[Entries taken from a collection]
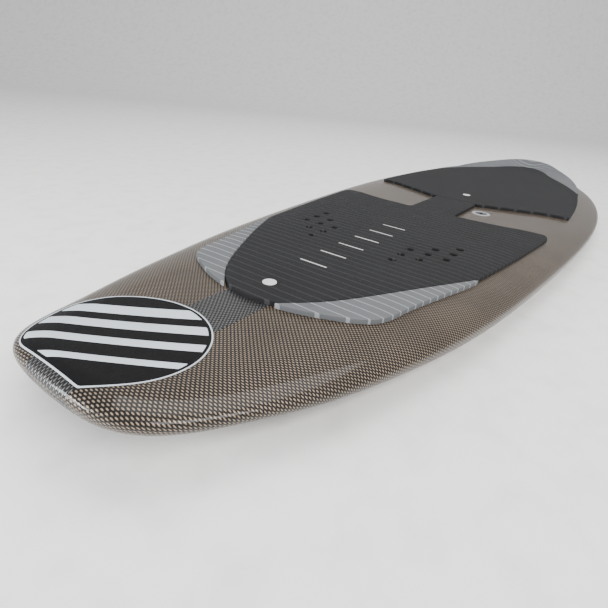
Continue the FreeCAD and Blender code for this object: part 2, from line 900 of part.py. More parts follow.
os.makedirs("parts", exist_ok=True)
for node in nodes:
    node.Shape.exportStep(f"parts/{node.Label}.step")
    solids = len(node.Shape.Solids)
    print(f"{node.Label}: {node.Shape.Volume / 1000:.2f} cm3, {solids} solids")
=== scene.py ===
import json
import math

import bpy
import bmesh
import numpy as np
from mathutils import Matrix, Vector
from mathutils.bvhtree import BVHTree
from mathutils.geometry import delaunay_2d_cdt


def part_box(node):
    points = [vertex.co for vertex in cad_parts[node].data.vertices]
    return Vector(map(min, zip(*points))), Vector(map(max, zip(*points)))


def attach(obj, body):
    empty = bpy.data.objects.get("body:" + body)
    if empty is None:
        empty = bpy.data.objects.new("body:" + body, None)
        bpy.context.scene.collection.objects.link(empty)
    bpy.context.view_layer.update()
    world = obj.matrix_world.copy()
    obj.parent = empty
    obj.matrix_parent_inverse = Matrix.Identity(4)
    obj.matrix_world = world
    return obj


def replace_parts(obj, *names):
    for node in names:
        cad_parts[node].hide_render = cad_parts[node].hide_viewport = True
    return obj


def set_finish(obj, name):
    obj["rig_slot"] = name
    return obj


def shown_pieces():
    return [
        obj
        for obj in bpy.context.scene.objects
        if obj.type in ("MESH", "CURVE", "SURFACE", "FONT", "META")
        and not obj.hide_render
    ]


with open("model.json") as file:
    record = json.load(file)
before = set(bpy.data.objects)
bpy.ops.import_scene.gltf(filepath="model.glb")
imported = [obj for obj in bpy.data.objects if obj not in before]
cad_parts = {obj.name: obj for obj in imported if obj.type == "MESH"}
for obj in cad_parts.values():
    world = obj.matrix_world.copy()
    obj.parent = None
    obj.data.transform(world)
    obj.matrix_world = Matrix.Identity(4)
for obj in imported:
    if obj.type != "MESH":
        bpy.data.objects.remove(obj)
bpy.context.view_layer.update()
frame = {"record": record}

MM = 0.001

# The board's driving dimensions, in millimetres, as in the CAD part.
HALF_LENGTH = 725.0
DECK = 48.0
NOSE_RISE, NOSE_RISE_START = 14.5, 583.0
NOSE_ROCKER, NOSE_ROCKER_START = 36.0, 330.0
TAIL_ROCKER, TAIL_ROCKER_START = 18.0, 450.0
APEX_SHARE = 0.42
ROLL_SHARES = (0.44, 0.25)
FAN_SHARE = 625 / 725
END_WIDTH = 50.0
STATIONS = 36
PROUD = 0.4
SKIN = 1.5
INSERT_FRONT, INSERT_PITCH, INSERT_INNER, INSERT_STEP = 361.4, 25.4, 56.0, 23.0
INSERTS = [
    (INSERT_FRONT - INSERT_PITCH * (row + step), side * (INSERT_INNER + INSERT_STEP * row))
    for side in (1, -1)
    for row in range(3)
    for step in range(3)
]
VENT = (18.0, 60.0)
OUTLINE = [
    (-725, 0), (-720, 22), (-705, 47), (-675, 78), (-630, 113), (-570, 148),
    (-500, 178), (-420, 200), (-320, 217), (-140, 227.5), (100, 216), (240, 202),
    (370, 185), (470, 165), (540, 146), (600, 127), (660, 100), (692, 85),
    (708, 73), (719, 57), (724, 31), (725, 0),
]

# How the visual model is cut: the laminate's drop below the CAD's skin, and its mesh.
SHELL_DROP = 0.15
COLUMNS_PER_SPAN = 6
ROWS_PER_SPAN = 8
APEX_AT = 10.0
ROWS_AT = np.linspace(0, STATIONS - 2, ROWS_PER_SPAN * (STATIONS - 2) + 1)
SOFTEN = 0.12
UV_PER_MM = 0.01


# ------------------------------------------------------------------ board surface


def spline(points, count):
    """Points along a smooth curve through a few given points."""
    pts = np.array(points, float)
    steps = np.hypot(*np.diff(pts, axis=0).T)
    knots = np.concatenate([[0], np.cumsum(steps)])
    n = len(pts)
    left = np.zeros((n, n))
    right = np.zeros((n, 2))
    left[0, :2] = (2, 1)
    left[-1, -2:] = (1, 2)
    right[0] = 3 * (pts[1] - pts[0]) / steps[0]
    right[-1] = 3 * (pts[-1] - pts[-2]) / steps[-1]
    for i in range(1, n - 1):
        a, b = steps[i - 1], steps[i]
        left[i, i - 1 : i + 2] = (b, 2 * (a + b), a)
        before = (pts[i] - pts[i - 1]) / a
        after = (pts[i + 1] - pts[i]) / b
        right[i] = 3 * (b * before + a * after)
    slopes = np.linalg.solve(left, right)
    at = np.linspace(0, knots[-1], count)
    k = np.clip(np.searchsorted(knots, at, side="right") - 1, 0, n - 2)
    t = ((at - knots[k]) / steps[k])[:, None]
    span = steps[k][:, None]
    return (
        (2 * t**3 - 3 * t**2 + 1) * pts[k]
        + (t**3 - 2 * t**2 + t) * span * slopes[k]
        + (3 * t**2 - 2 * t**3) * pts[k + 1]
        + (t**3 - t**2) * span * slopes[k + 1]
    )


def deck_line(x):
    """Height of the deck's centreline."""
    over = np.maximum(x - NOSE_RISE_START, 0) / (HALF_LENGTH - NOSE_RISE_START)
    return DECK + NOSE_RISE * over**2


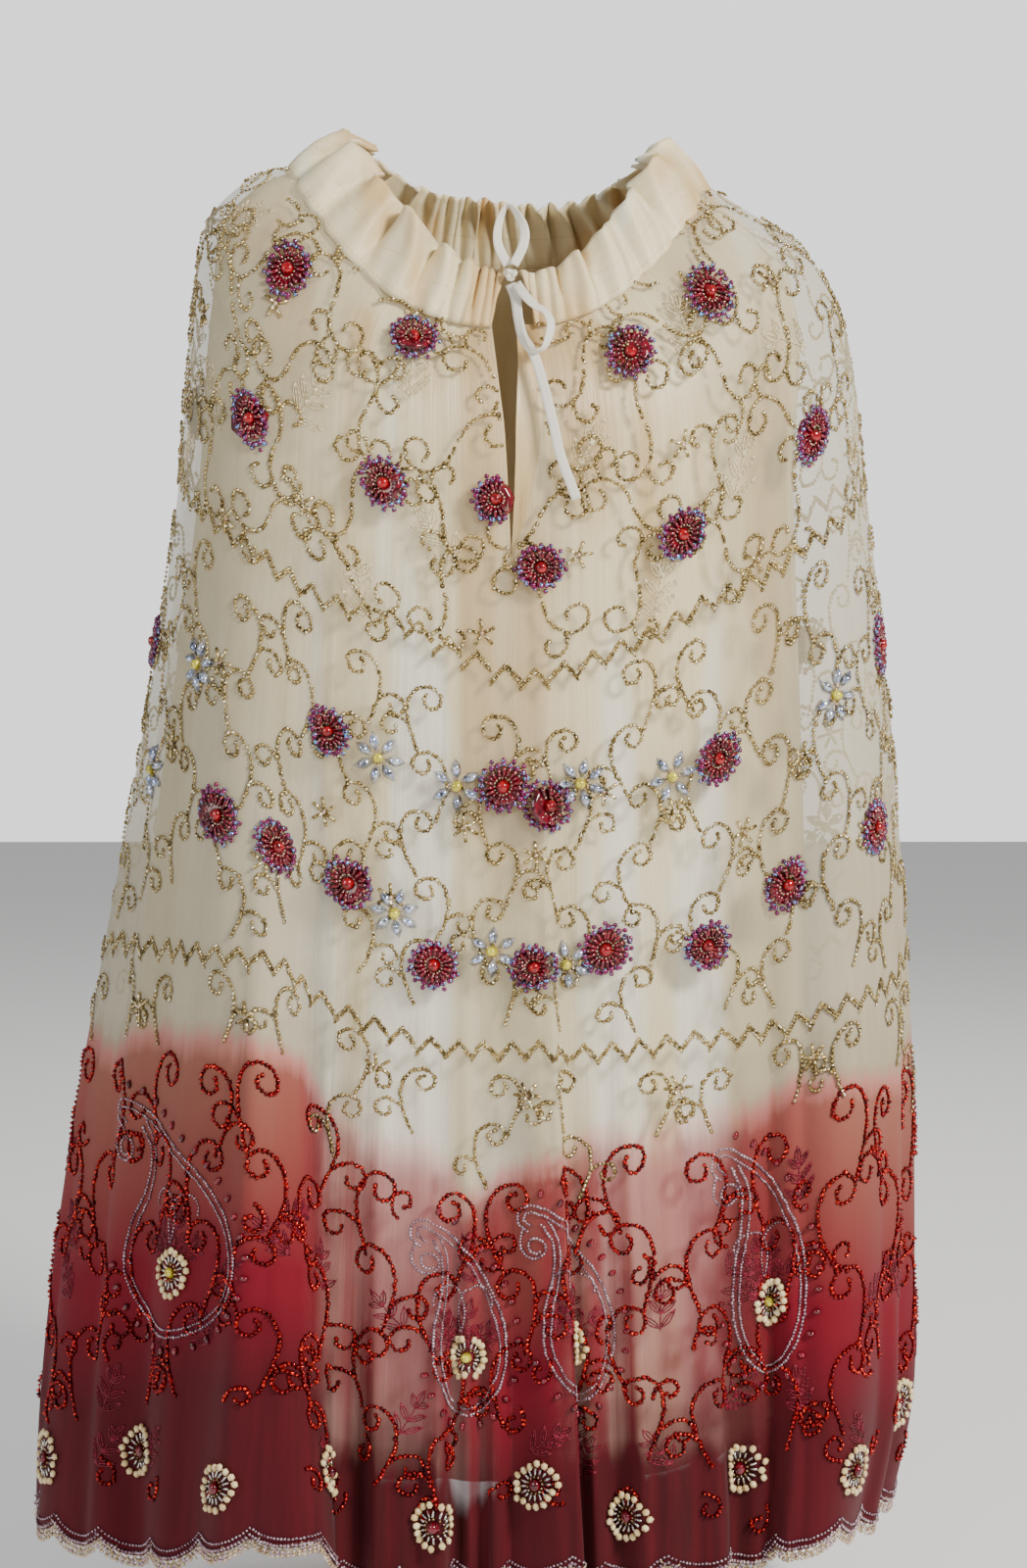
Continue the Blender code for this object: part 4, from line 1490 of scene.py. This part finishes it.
def zigzag(table):
    for middle in around(float(np.mean([row[1] for row in table])), TOOTH_WIDE):
        down = float(round_the_skirt(table, middle))
        t = np.arange(-1, 1, 0.13)
        right = t * TOOTH_WIDE / 2
        below = (np.abs(t) - 0.5) * TOOTH_HIGH
        heading = np.sign(t) * math.atan2(TOOTH_HIGH, TOOTH_WIDE / 2)
        for gap in (0.0, 0.0030):
            beads_along("gold", middle, down, (right, below + gap, heading), 0.0027)


zigzag(FIRST_ZIGZAG)
zigzag(SECOND_ZIGZAG)
print("zigzag beads:", sum(len(rows) for rows in sewn["seed", "gold"]))

# %% Vines between the zigzags
for i, bearing in enumerate(around(0.42, 0.056)):
    top = float(round_the_skirt(FIRST_ZIGZAG, bearing)) + chance.uniform(0.012, 0.050)
    foot = float(round_the_skirt(SECOND_ZIGZAG, bearing)) - 0.012
    vine("gold", bearing, top, foot, 1 if i % 2 else -1, GOLD_PITCH, GOLD_SIZE)
    start = foot + 0.022 + chance.uniform(0, 0.012)
    end = float(round_the_skirt(DYE_LINE, bearing)) + 0.03
    vine("gold", bearing, start, end, 1 if i % 2 else -1, GOLD_PITCH, GOLD_SIZE)
    if i % 2:
        starflower("gold", bearing, foot + 0.05, 0.026, 0.0)
    starflower("gold", bearing, (top + foot) / 2 + chance.uniform(-0.08, 0.08), 0.030, 0.0)
print("gold beads:", sum(len(rows) for rows in sewn["seed", "gold"]))

# %% Scrolls and sprays above the first zigzag


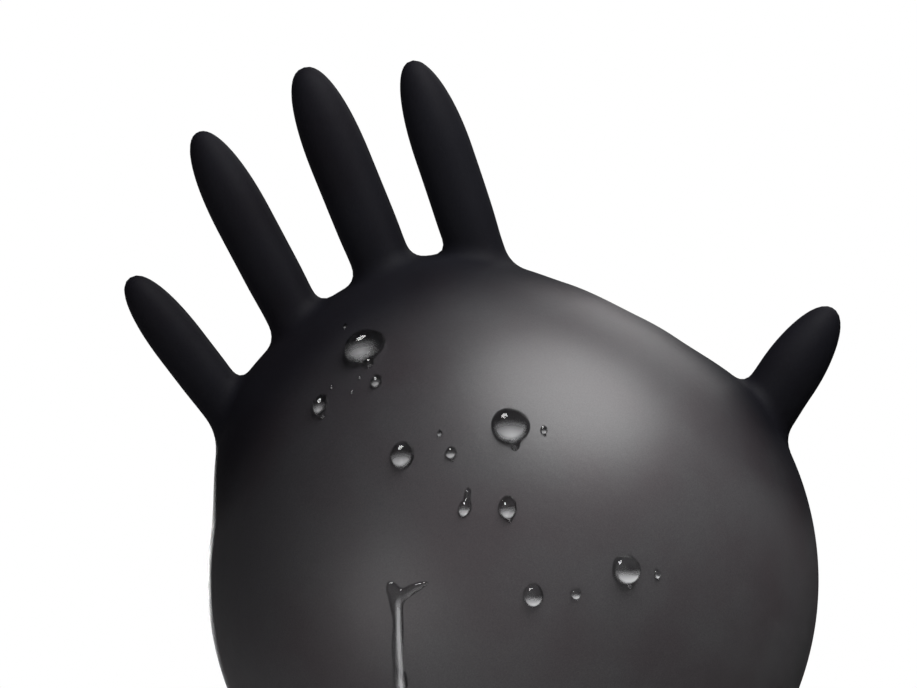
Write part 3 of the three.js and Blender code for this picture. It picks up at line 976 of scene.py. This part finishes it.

■ **YOUR INSTRUCTIONS**
Output all records verbatim.

■ **CORRECT ANSWER**
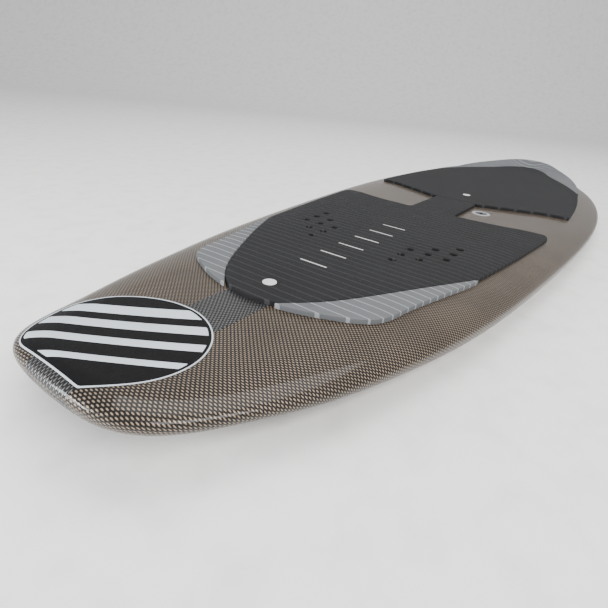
Continue the FreeCAD and Blender code for this object: part 2, from line 900 of part.py. More parts follow.
os.makedirs("parts", exist_ok=True)
for node in nodes:
    node.Shape.exportStep(f"parts/{node.Label}.step")
    solids = len(node.Shape.Solids)
    print(f"{node.Label}: {node.Shape.Volume / 1000:.2f} cm3, {solids} solids")
=== scene.py ===
import json
import math

import bpy
import bmesh
import numpy as np
from mathutils import Matrix, Vector
from mathutils.bvhtree import BVHTree
from mathutils.geometry import delaunay_2d_cdt


def part_box(node):
    points = [vertex.co for vertex in cad_parts[node].data.vertices]
    return Vector(map(min, zip(*points))), Vector(map(max, zip(*points)))


def attach(obj, body):
    empty = bpy.data.objects.get("body:" + body)
    if empty is None:
        empty = bpy.data.objects.new("body:" + body, None)
        bpy.context.scene.collection.objects.link(empty)
    bpy.context.view_layer.update()
    world = obj.matrix_world.copy()
    obj.parent = empty
    obj.matrix_parent_inverse = Matrix.Identity(4)
    obj.matrix_world = world
    return obj


def replace_parts(obj, *names):
    for node in names:
        cad_parts[node].hide_render = cad_parts[node].hide_viewport = True
    return obj


def set_finish(obj, name):
    obj["rig_slot"] = name
    return obj


def shown_pieces():
    return [
        obj
        for obj in bpy.context.scene.objects
        if obj.type in ("MESH", "CURVE", "SURFACE", "FONT", "META")
        and not obj.hide_render
    ]


with open("model.json") as file:
    record = json.load(file)
before = set(bpy.data.objects)
bpy.ops.import_scene.gltf(filepath="model.glb")
imported = [obj for obj in bpy.data.objects if obj not in before]
cad_parts = {obj.name: obj for obj in imported if obj.type == "MESH"}
for obj in cad_parts.values():
    world = obj.matrix_world.copy()
    obj.parent = None
    obj.data.transform(world)
    obj.matrix_world = Matrix.Identity(4)
for obj in imported:
    if obj.type != "MESH":
        bpy.data.objects.remove(obj)
bpy.context.view_layer.update()
frame = {"record": record}

MM = 0.001

# The board's driving dimensions, in millimetres, as in the CAD part.
HALF_LENGTH = 725.0
DECK = 48.0
NOSE_RISE, NOSE_RISE_START = 14.5, 583.0
NOSE_ROCKER, NOSE_ROCKER_START = 36.0, 330.0
TAIL_ROCKER, TAIL_ROCKER_START = 18.0, 450.0
APEX_SHARE = 0.42
ROLL_SHARES = (0.44, 0.25)
FAN_SHARE = 625 / 725
END_WIDTH = 50.0
STATIONS = 36
PROUD = 0.4
SKIN = 1.5
INSERT_FRONT, INSERT_PITCH, INSERT_INNER, INSERT_STEP = 361.4, 25.4, 56.0, 23.0
INSERTS = [
    (INSERT_FRONT - INSERT_PITCH * (row + step), side * (INSERT_INNER + INSERT_STEP * row))
    for side in (1, -1)
    for row in range(3)
    for step in range(3)
]
VENT = (18.0, 60.0)
OUTLINE = [
    (-725, 0), (-720, 22), (-705, 47), (-675, 78), (-630, 113), (-570, 148),
    (-500, 178), (-420, 200), (-320, 217), (-140, 227.5), (100, 216), (240, 202),
    (370, 185), (470, 165), (540, 146), (600, 127), (660, 100), (692, 85),
    (708, 73), (719, 57), (724, 31), (725, 0),
]

# How the visual model is cut: the laminate's drop below the CAD's skin, and its mesh.
SHELL_DROP = 0.15
COLUMNS_PER_SPAN = 6
ROWS_PER_SPAN = 8
APEX_AT = 10.0
ROWS_AT = np.linspace(0, STATIONS - 2, ROWS_PER_SPAN * (STATIONS - 2) + 1)
SOFTEN = 0.12
UV_PER_MM = 0.01


# ------------------------------------------------------------------ board surface


def spline(points, count):
    """Points along a smooth curve through a few given points."""
    pts = np.array(points, float)
    steps = np.hypot(*np.diff(pts, axis=0).T)
    knots = np.concatenate([[0], np.cumsum(steps)])
    n = len(pts)
    left = np.zeros((n, n))
    right = np.zeros((n, 2))
    left[0, :2] = (2, 1)
    left[-1, -2:] = (1, 2)
    right[0] = 3 * (pts[1] - pts[0]) / steps[0]
    right[-1] = 3 * (pts[-1] - pts[-2]) / steps[-1]
    for i in range(1, n - 1):
        a, b = steps[i - 1], steps[i]
        left[i, i - 1 : i + 2] = (b, 2 * (a + b), a)
        before = (pts[i] - pts[i - 1]) / a
        after = (pts[i + 1] - pts[i]) / b
        right[i] = 3 * (b * before + a * after)
    slopes = np.linalg.solve(left, right)
    at = np.linspace(0, knots[-1], count)
    k = np.clip(np.searchsorted(knots, at, side="right") - 1, 0, n - 2)
    t = ((at - knots[k]) / steps[k])[:, None]
    span = steps[k][:, None]
    return (
        (2 * t**3 - 3 * t**2 + 1) * pts[k]
        + (t**3 - 2 * t**2 + t) * span * slopes[k]
        + (3 * t**2 - 2 * t**3) * pts[k + 1]
        + (t**3 - t**2) * span * slopes[k + 1]
    )


def deck_line(x):
    """Height of the deck's centreline."""
    over = np.maximum(x - NOSE_RISE_START, 0) / (HALF_LENGTH - NOSE_RISE_START)
    return DECK + NOSE_RISE * over**2


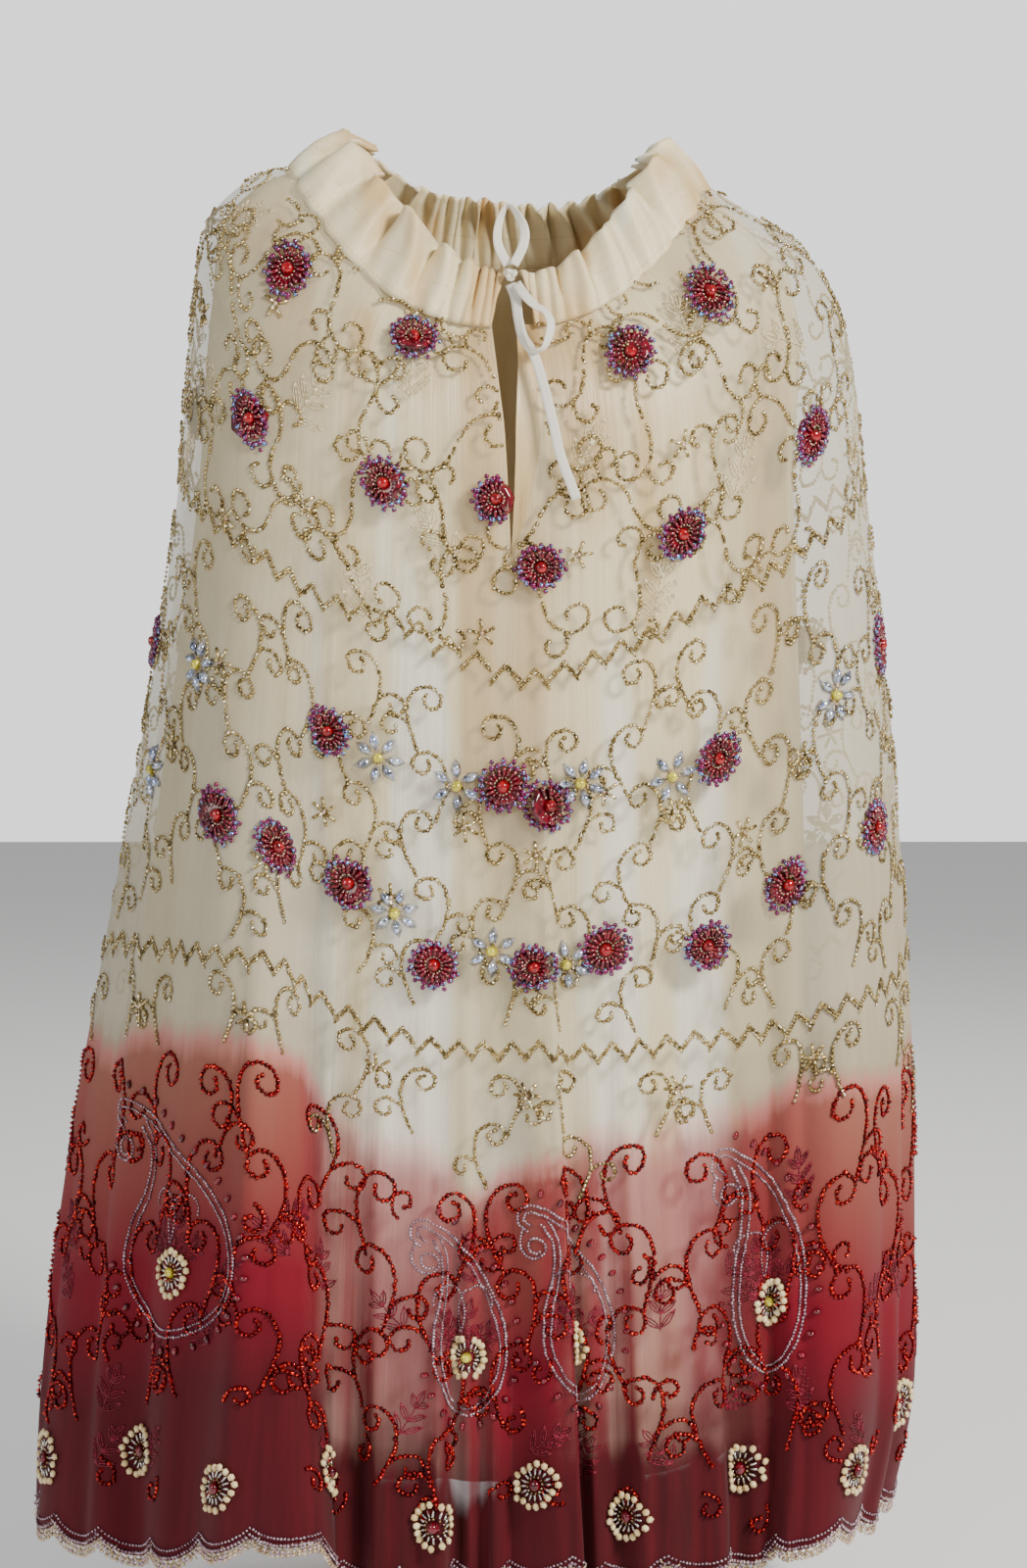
Continue the Blender code for this object: part 4, from line 1490 of scene.py. This part finishes it.
def zigzag(table):
    for middle in around(float(np.mean([row[1] for row in table])), TOOTH_WIDE):
        down = float(round_the_skirt(table, middle))
        t = np.arange(-1, 1, 0.13)
        right = t * TOOTH_WIDE / 2
        below = (np.abs(t) - 0.5) * TOOTH_HIGH
        heading = np.sign(t) * math.atan2(TOOTH_HIGH, TOOTH_WIDE / 2)
        for gap in (0.0, 0.0030):
            beads_along("gold", middle, down, (right, below + gap, heading), 0.0027)


zigzag(FIRST_ZIGZAG)
zigzag(SECOND_ZIGZAG)
print("zigzag beads:", sum(len(rows) for rows in sewn["seed", "gold"]))

# %% Vines between the zigzags
for i, bearing in enumerate(around(0.42, 0.056)):
    top = float(round_the_skirt(FIRST_ZIGZAG, bearing)) + chance.uniform(0.012, 0.050)
    foot = float(round_the_skirt(SECOND_ZIGZAG, bearing)) - 0.012
    vine("gold", bearing, top, foot, 1 if i % 2 else -1, GOLD_PITCH, GOLD_SIZE)
    start = foot + 0.022 + chance.uniform(0, 0.012)
    end = float(round_the_skirt(DYE_LINE, bearing)) + 0.03
    vine("gold", bearing, start, end, 1 if i % 2 else -1, GOLD_PITCH, GOLD_SIZE)
    if i % 2:
        starflower("gold", bearing, foot + 0.05, 0.026, 0.0)
    starflower("gold", bearing, (top + foot) / 2 + chance.uniform(-0.08, 0.08), 0.030, 0.0)
print("gold beads:", sum(len(rows) for rows in sewn["seed", "gold"]))

# %% Scrolls and sprays above the first zigzag


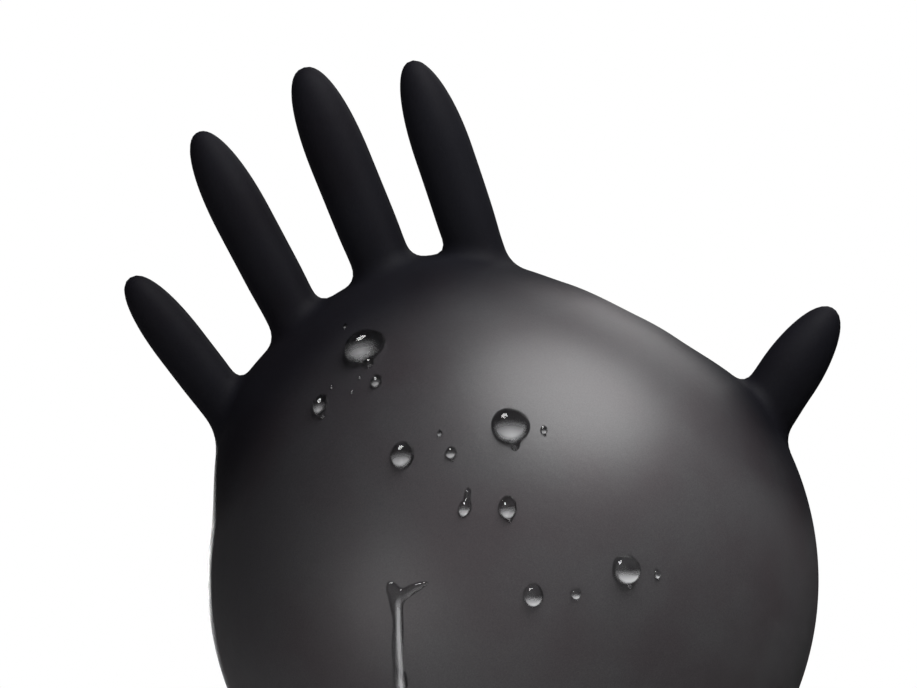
Write part 3 of the three.js and Blender code for this picture. It picks up at line 976 of scene.py. This part finishes it.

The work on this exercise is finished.